REPUBLIKA.CO.ID, ISTANBUL -- Australia meminta Israel untuk menghentikan operasinya di Rafah. Seruan ini menanggapi pengeboman terbaru yang dilancarkan Tel Aviv dan menewaskan 45 korban pada Minggu (26/5).
“Serangan Israel mempunyai konsekuensi yang mengerikan dan tidak dapat diterima,” kata Menteri Luar Negeri Australia Penny Wong.
Wong mengatakan peristiwa itu menegaskan pentingnya dilakukan gencatan senjata kemanusiaan segera agar warga sipil dapat terlindungi.
Sedikitnya 45 korban tewas, sebagian besar wanita dan anak-anak, dan hampir 250 orang lainnya terluka dalam serangan Israel di kamp pengungsi Palestina di Rafah, pada Minggu.
"Serangan itu terjadi di dekat pangkalan logistik badan PBB untuk pengungsi Palestina (UNRWA) di Tal al-Sultan," kata kantor media pemerintah yang berbasis di Gaza.
Australia juga menyerukan Hamas untuk membebaskan semua warga Israel yang disandera. Wong mengatakan kelompok perlawanan Palestina itu harus “berhenti menggunakan warga sipil Palestina sebagai tameng manusia.

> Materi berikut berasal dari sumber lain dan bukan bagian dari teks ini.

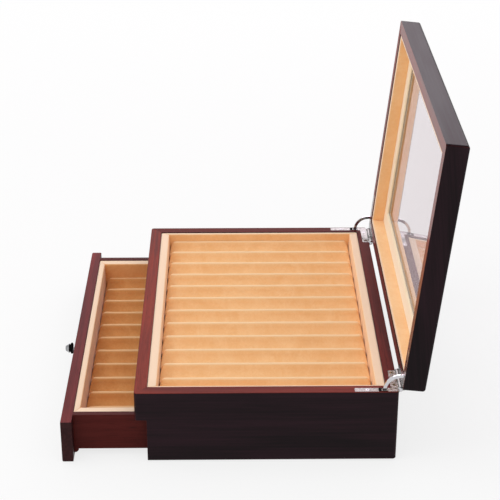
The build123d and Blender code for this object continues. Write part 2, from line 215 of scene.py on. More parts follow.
def wood(name, along, stain, rim=None, outside=BLACK, rim_gloss=0.015, tilt=0.0):
    """Lacquered wood, glossy and dark outside, and stained red-brown with a thin finish on the
    rims. along is the axis of the grain, and tilt the turn about X that squares a leaning board
    with the axes. stain and outside are each a deep and a light colour. rim is the way the red
    faces point, or None where the whole board is red."""
    made, tree, shader = new_material(name)
    place = node(tree, "TexCoord").outputs
    squared = {"Vector": place["Object"], "Rotation": (math.radians(tilt), 0, 0)}
    squared_place = node(tree, "Mapping", squared).outputs[0]

    def stretched(length, across):
        """The place, in cycles per metre along the grain and across it."""
        scale = [across] * 3
        scale[along] = length
        return node(tree, "Mapping", {"Vector": squared_place, "Scale": scale}).outputs[0]

    streaks = grains(tree, stretched(9, 420), detail=5, rough=0.62, distortion=0.25)
    figure = grains(tree, stretched(5, 52), detail=3, rough=0.55, distortion=0.6)
    pores = spread(tree, grains(tree, stretched(60, 2600)), 0.60, 0.72)
    tone = spread(tree, plus(tree, streaks, figure), 0.78, 1.24)

    red = mixed(tree, tone, *stain)
    if rim is None:
        colour, gloss = red, spread(tree, streaks, 0.3, 0.7, 0.03, 0.06)
    else:
        on_rim = spread(tree, dot(tree, place["Normal"], rim), 0.45, 0.85, smooth=True)
        dark = mixed(tree, tone, *outside)
        # Along the edges the lacquer is rubbed thin, and the red shows through
        eased = node(tree, "Bevel", {"Radius": worn_edge * MM}, samples=6).outputs[0]
        corner = dot(tree, eased, node(tree, "NewGeometry").outputs["Normal"])
        worn = times(tree, spread(tree, corner, 0.995, 0.80), spread(tree, streaks, 0.35, 0.65, 0.05, 0.4))
        colour = mixed(tree, on_rim, mixed(tree, worn, dark, red), red)
        gloss = spread(tree, on_rim, 0.0, 1.0, 0.15, rim_gloss)
    colour = mixed(tree, times(tree, pores, 0.55), colour, PORE)
    relief = plus(tree, streaks, times(tree, pores, -1.5))
    connect(
        tree,
        shader,
        {
            "Base Color": colour,
            "Roughness": spread(tree, tone, 0.0, 1.0, 0.42, 0.55),
            "Specular IOR Level": 0.05,
            "Coat Weight": gloss,
            "Coat Roughness": 0.16,
            "Normal": bumped(tree, relief, 0.12, 0.05),
        },
    )
    show(tree, shader)
    return made


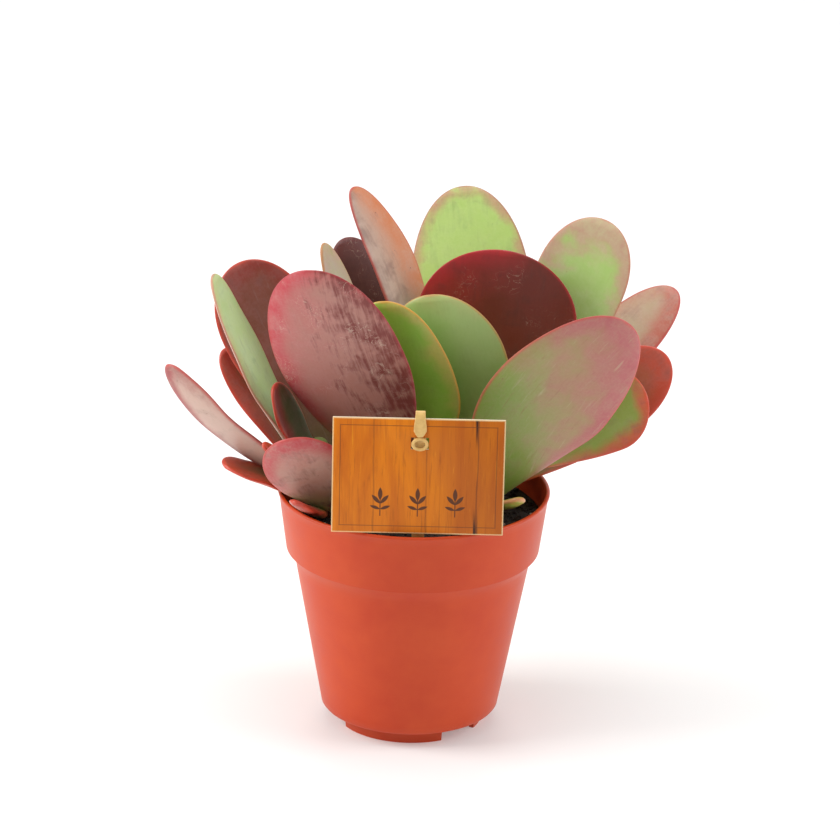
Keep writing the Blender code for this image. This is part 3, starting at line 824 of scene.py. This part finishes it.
def back_leaves() -> list[Leaf]:
    """Returns the leaves that stand behind the others."""
    return [
        Leaf("leaf_back_tall", "main", 140, 95, (-30.5, 38, 234), 28, (325, 10), -0.05, 0.14, 0.60,
             replace(PALE_PINK, body=paint_colour(188, 156, 138), blush=paint_colour(206, 118, 66),
                     foot=paint_colour(98, 126, 42), foot_reach=0.55, blotch=paint_colour(96, 44, 40),
                     side_blush=0.5, tip_blush=0.3, blush_start=0.2, blush_soft=0.35, rim_blush=0.1,
                     loose_blush=0.3, blotch_side=-0.2, blotch_share=0.5, specks=0.9)),
        Leaf("leaf_back_maroon", "main", 134, 130, (-33, 57, 205), 31, (300, 20), 0.03, 0.0, 0.66,
             replace(CRIMSON, body=paint_colour(66, 28, 24), blush=paint_colour(92, 30, 28), roughness=0.42,
                     rim=paint_colour(120, 40, 34))),
        Leaf("leaf_back_grey", "main", 128, 200, (-42, 18, 215), 20, (330, 10), 0.03, 0.0, 0.60,
             replace(GREY_LEAF, body=paint_colour(180, 160, 144), blush=paint_colour(190, 130, 116))),
        Leaf("leaf_rear_left_up", "left", 114, 62, (-33, 90, 149), 32, (275, 35), 0.05, 0.0, 0.60,
             FRESH_GREEN),
        Leaf("leaf_rear_right_up", "right", 113, 86, (62, 86, 156), 36, (262, 30), 0.05, 0.0, 0.60,
             FRESH_GREEN),
        Leaf("leaf_rear_middle_up", "main", 130, 80, (38, 88, 164), 39, (265, 28), 0.05, 0.0, 0.60,
             replace(FRESH_GREEN, blush=paint_colour(184, 120, 92), tip_blush=0.7)),
        Leaf("leaf_rear_left_low", "left", 105, 90, (-56, 80, 136), 34, (285, 45), 0.05, 0.0, 0.60,
             replace(FRESH_GREEN, rim=paint_colour(190, 90, 66))),
        Leaf("leaf_rear_middle_low", "main", 106, 100, (-14, 80, 138), 42, (270, 45), 0.05, 0.0, 0.60,
             FRESH_GREEN),
        Leaf("leaf_rear_right_low", "right", 106, 85, (58, 80, 134), 38, (260, 50), 0.05, 0.0, 0.60,
             replace(FRESH_GREEN, blush=paint_colour(190, 110, 84), rim=paint_colour(190, 90, 66))),
    ]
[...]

Dia juga mendesak Hamas untuk dapat meletakkan senjata mereka. Namun, Wong tidak menyebutkan atau merujuk pada insiden apa pun di mana Hamas menggunakan tameng manusia.

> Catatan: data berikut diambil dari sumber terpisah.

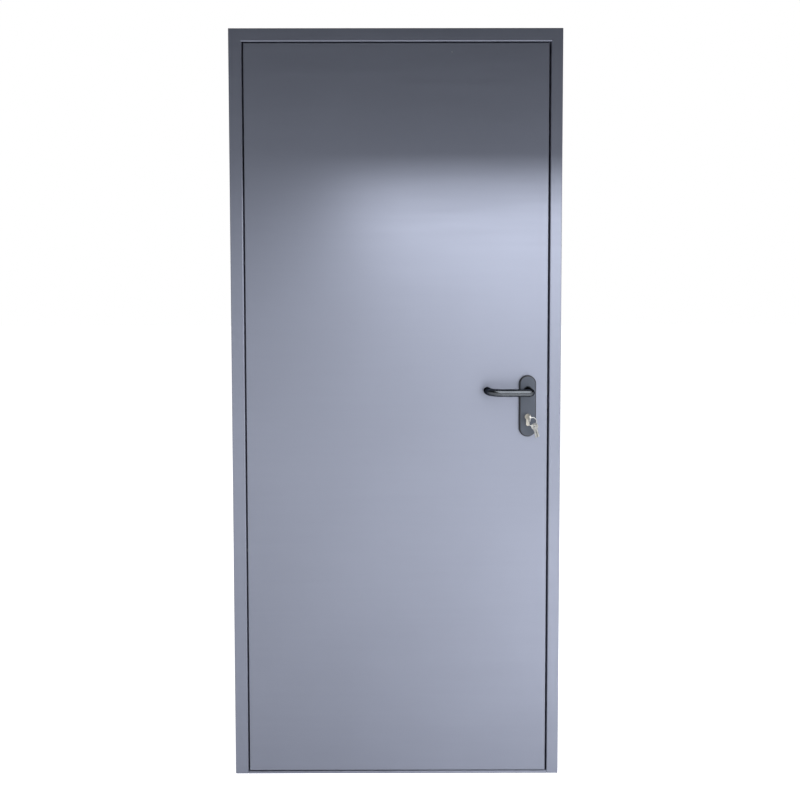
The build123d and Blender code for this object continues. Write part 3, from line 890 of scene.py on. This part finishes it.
bead_radius = 0.0026
wing_end_gap = 0.006
weld_beads = []
for level in ("lower", "upper"):
    post_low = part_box(f"hinge_post_{level}")[0]
    cup_low, cup_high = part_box(f"hinge_cup_{level}")
    for name, x, bottom, top, body in (
        ("post", post_low.x, post_low.z, cup_low.z - 0.001, "frame"),
        ("cup", cup_high.x, cup_low.z, cup_high.z - 0.004, "leaf"),
    ):
        bead_y = post_low.y + bead_radius * 0.4
        start = Vector((x, bead_y, bottom + wing_end_gap))
        end = Vector((x, bead_y, top - wing_end_gap))
        weld_beads.append(weld_bead(f"{name}_weld_{level}", start, end, bead_radius, body))
print("weld beads:", len(weld_beads))

# %% [markdown]
# ## A chip in the paint
# High on the leaf something has knocked off a sliver of paint and bared the primer. The hollow
# is a few millimetres long and too small to show a depth, so it is made as a ragged patch that
# lies on the sheet, a tenth of a millimetre thick in the middle and thin at its edge.

# %% Chip the paint
primer, nodes, links, shader = empty_material("bared_primer")
place = nodes.new("ShaderNodeTexCoord").outputs["Object"]
grain = noise_at(nodes, links, place, 1200, 3.0)
tone = two_tone(nodes, links, grain, (0.42, 0.44, 0.48), (0.66, 0.67, 0.70))
links.new(tone, shader.inputs["Base Color"])
shader.inputs["Roughness"].default_value = 0.6
chip = bmesh.new()
chip_middle = Vector((0.601, front_y, 0.961))
chip_length, chip_width, chip_depth = 0.0055, 0.0017, 0.00012
chip_lean = math.radians(62)
ragged = (1.0, 0.72, 1.1, 0.8, 1.0, 0.65, 1.15, 0.85, 0.95, 0.7, 1.05, 0.8)
crown = chip.verts.new(chip_middle + Vector((0, -chip_depth, 0)))
rim = []
lean = Matrix.Rotation(chip_lean, 3, "Y")
for index, reach in enumerate(ragged):
    angle = 2 * math.pi * index / len(ragged)
    along, across = chip_length / 2 * math.cos(angle), chip_width / 2 * math.sin(angle)
    rim.append(chip.verts.new(chip_middle + lean @ Vector((along, 0, across)) * reach))
for index in range(len(rim)):
    chip.faces.new((crown, rim[index], rim[(index + 1) % len(rim)]))
add_piece("paint_chip", chip, primer, "leaf", 180)
print("chip:", chip_length * 1000, "mm long")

Israel telah membunuh lebih dari 36.000 warga Palestina di Jalur Gaza, sejak serangan lintas batas oleh Hamas pada 7 Oktober tahun lalu.
Serangan militer Israel telah mengubah sebagian besar wilayah kantong berpenduduk 2,3 juta orang itu menjadi reruntuhan, menyebabkan sebagian besar warga sipil kehilangan tempat tinggal dan berisiko kelaparan.
Serangan terbaru ini terjadi meskipun ada keputusan Mahkamah Internasional yang memerintahkan Israel untuk menghentikan serangannya di Rafah, tempat lebih dari satu juta warga Palestina mencari perlindungan dari perang Israel-Hamas.